“Shame Trust”: condivisibili le conclusioni del Tribunale di Monza (sentenza 1425/2015 del 13 maggio 2015), non la ricostruzione giuridica dell’istituto del Trust.

Presupposto essenziale del trust è che il disponente perda la disponibilità di quanto conferito in trust, al di là dei poteri che possano competergli in base alle norme costitutive. Ove la perdita di controllo dei beni da parte del disponente sia solo apparente, il trust è nullo (shame trust) ed in quanto tale non produce gli effetti segregativi che connotano l’istituto.  La Convenzione dell’Aja, con la previsione di cui all’art. 2, accoglie la massima di diritto consuetudinario normanno donner et retenir ne vaut: dare (donner) al trustee e poi trattenere (retenir) non vale.

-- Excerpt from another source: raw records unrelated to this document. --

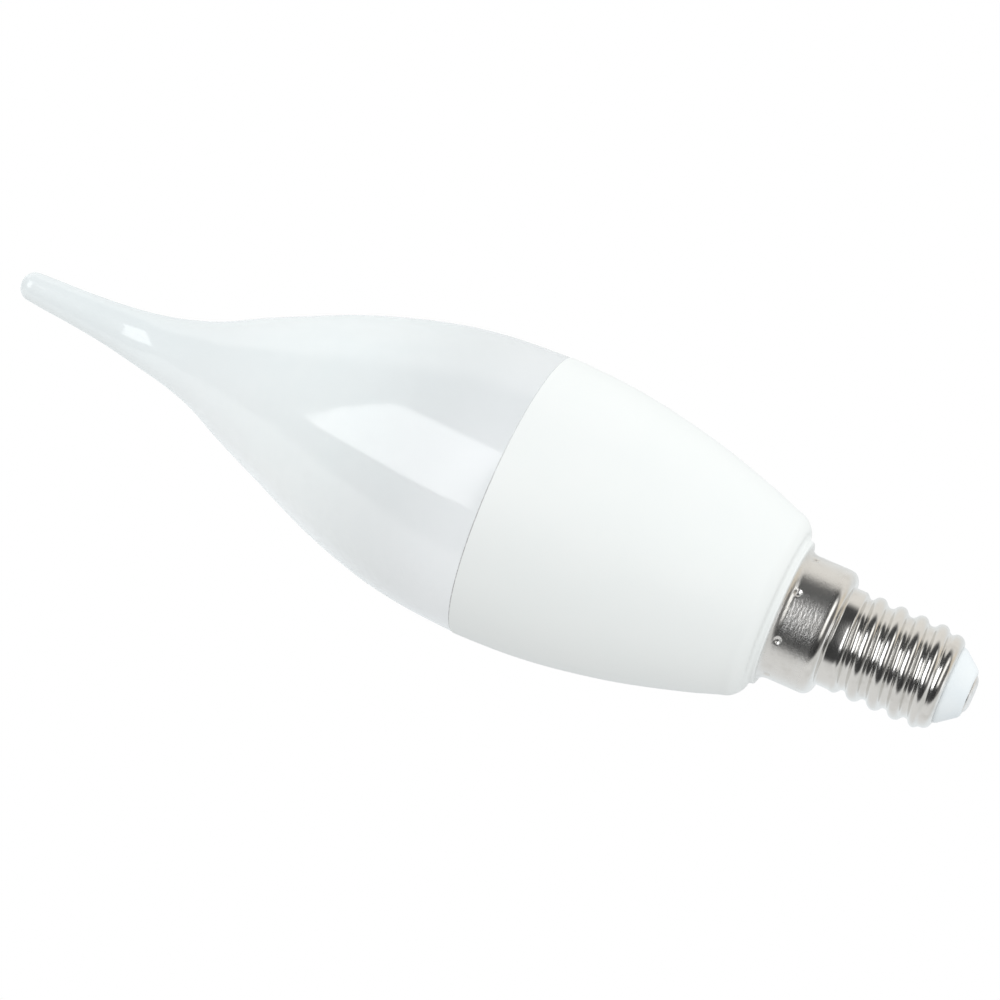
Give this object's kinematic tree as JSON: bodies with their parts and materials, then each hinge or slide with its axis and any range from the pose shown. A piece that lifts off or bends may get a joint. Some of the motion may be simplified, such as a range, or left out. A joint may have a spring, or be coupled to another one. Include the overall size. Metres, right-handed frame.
{
  "type": "candle bulb",
  "caption": "Candle-shaped electric lamp with an opal bent-tail cover, a white tapered housing and a small screw cap.",
  "frame": {"origin": "middle of the centre contact's end face", "axes": "+Z along the lamp from the cap to the tip; the picture looks from the -Y side"},
  "size_m": [0.0386, 0.0386, 0.1352],
  "materials": {
    "opal_cover": "glossy opal white",
    "white_housing": "satin white, very fine moulded texture",
    "nickel_plate": "bright nickel plate on thin sheet",
    "white_insulator": "satin white",
    "nickel_contact": "bright nickel plate"
  },
  "bodies": {
    "root": {"diffuser": "opal_cover", "housing": "white_housing", "screw_shell": "nickel_plate", "cap_insulator": "white_insulator", "centre_contact": "nickel_contact"}
  },
  "joints": []
}
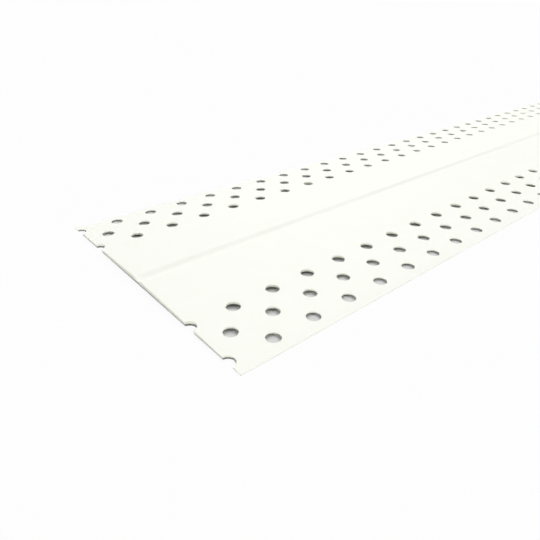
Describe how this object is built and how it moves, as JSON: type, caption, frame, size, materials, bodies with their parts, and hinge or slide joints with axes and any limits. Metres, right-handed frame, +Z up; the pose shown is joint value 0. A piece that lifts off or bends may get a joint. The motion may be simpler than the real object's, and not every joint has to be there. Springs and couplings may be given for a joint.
{
  "type": "drywall corner bead",
  "caption": "Flat stick of flexible vinyl drywall corner bead: tapered flanges with staggered key holes, joined along the middle by a grooved living hinge.",
  "frame": {"origin": "on the floor, under the middle of the strip", "axes": "+X along the stock, from the end with the half holes to the other, +Y across it, +Z up, out of the face with the hinge groove"},
  "size_m": [1.2192, 0.1142, 0.0023],
  "materials": {
    "white_vinyl": "extruded rigid vinyl, white with a trace of cream, satin"
  },
  "bodies": {
    "root": {"corner_bead": "white_vinyl"}
  },
  "joints": []
}
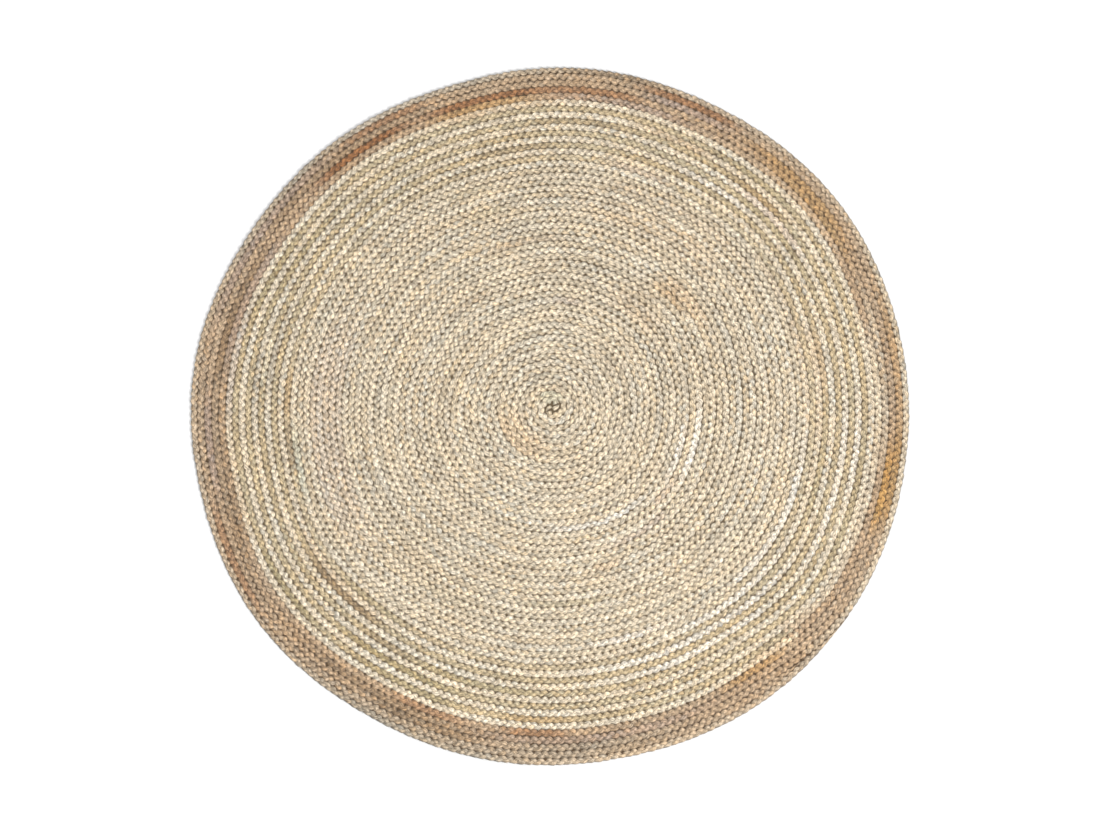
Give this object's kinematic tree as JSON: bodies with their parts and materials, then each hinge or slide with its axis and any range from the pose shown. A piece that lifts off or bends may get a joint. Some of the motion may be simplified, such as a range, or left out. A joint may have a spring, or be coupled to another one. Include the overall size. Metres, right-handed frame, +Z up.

Non è quindi possibile che il disponente conferisca un’obbligazione fiduciaria al trustee senza, in realtà, avergliela conferita affatto, continuando a gestire i beni come se ancora fossero suoi. Un qualsiasi trust interno, anche se retto da leggi che come quella di Jersey, superando la regola donner et retenir ne vaut, in quanto assoggettato all’art. 2 della Convenzione non è riconoscibile. L’inesistenza, l’inefficacia o la nullità dell’atto istitutivo di trust è rilevabile d’ufficio.

Commento

La sentenza del Tribunale di Monza segue le orme delle note, ed a mio personalissimo avviso criticabili, Cassazioni 3735 e 3737 del 24 febbraio 2015 e 3886 del 25 febbraio 2015, per le quali non c’è trust se non c’è trasferimento di beni a un trustee. Per la Cassazione, di conseguenza, non esisterebbe il trust auto-dichiarato: si tratta di un’affermazione davvero impressionante. Il fatto che il trust auto dichiarato si presti a costruzioni artificiose (Cassazione 21621/2014) non legittima a ritenere il trust auto-dichiarato non esistente.

Il Tribunale di Monza giunge a conclusioni condivisibili (la dissociazione fra ciò che il disponente dichiara di volere e l’effettivo programma del trust non può che indurre a ritenere il trust nullo, ove la volontà di attuare un affidamento fiduciario di propri beni nell’interesse dei beneficiari rimanga su carta), partendo da una ricostruzione dell’istituto che tale non è. Per il Tribunale di Monza, infatti il trust si sostanzia nell’affidamento a un terzo di determinati beni perché questi li amministri e li gestisca quale proprietario (nel senso di titolare dei diritti ceduti) per poi restituirli, alla fine del periodo di durata del trust, ai soggetti indicati dal disponente. In realtà il trust si sostanzia nell’affidamento di specifici beni a un trustee, non a un terzo, tanto è vero che trustee ben può essere lo stesso disponente. Ai sensi dell’art. 11 della Convenzione dell’Aja, più volte richiamata dal giudicante, un trust istituito in conformità alla legge straniera del Paese che conosce il trust è riconosciuto come trust. Ebbene, la legge di Jersey, nel caso che ci interessa, ammette il trust auto-dichiarato!

Nella sentenza si legge che la legge straniera richiamata può produrre effetti nell’ordinamento solo ove la stessa non contrasti con le clausole di salvaguardia contenute nella Convenzione e, quindi, con norme inderogabili, di applicazione necessaria, relative all’ordine pubblico. Ma nessuna di queste riguarda il trust auto-dichiarato! Nota a margine: nell’ordinamento italiano le fattispecie di vincoli auto-istituiti sono molte: il fondo patrimoniale, l’eredità beneficiata, il vincolo di cui all’articolo 2645-ter, le separazioni patrimoniali all’interno delle Sgr, gli escrow account (ossia i depositi di somme in garanzia che un professionista riceve per conto dei suoi clienti).

Lascia francamente attoniti, poi, l’assunto del Tribunale sulla meritevolezza degli interessi cui fa riferimento l’art. 2645 ter c.c., la quale andrebbe identificata nell’idoneità del programma negoziale al raggiungimento di uno scopo lecito che non sia altrimenti raggiungibile dalle parti nell’espletamento della loro autonomia negoziale mediante l’utilizzo di strumenti tipici ancorché composti o collegati. Il trust, per il Tribunale di Monza, sarebbe, allora, mera figura residuale, e ciò nonostante non sia ravvisabile norma alcuna che in tal senso disponga (la stessa Cassazione – sentenza 10105/14 – ritiene possibile ricorrere al trust senza necessità di preventiva verifica dell’esistenza di strumenti che permettano di conseguire lo stesso risultato siano tali da far conseguire lo stesso o analogo risultato).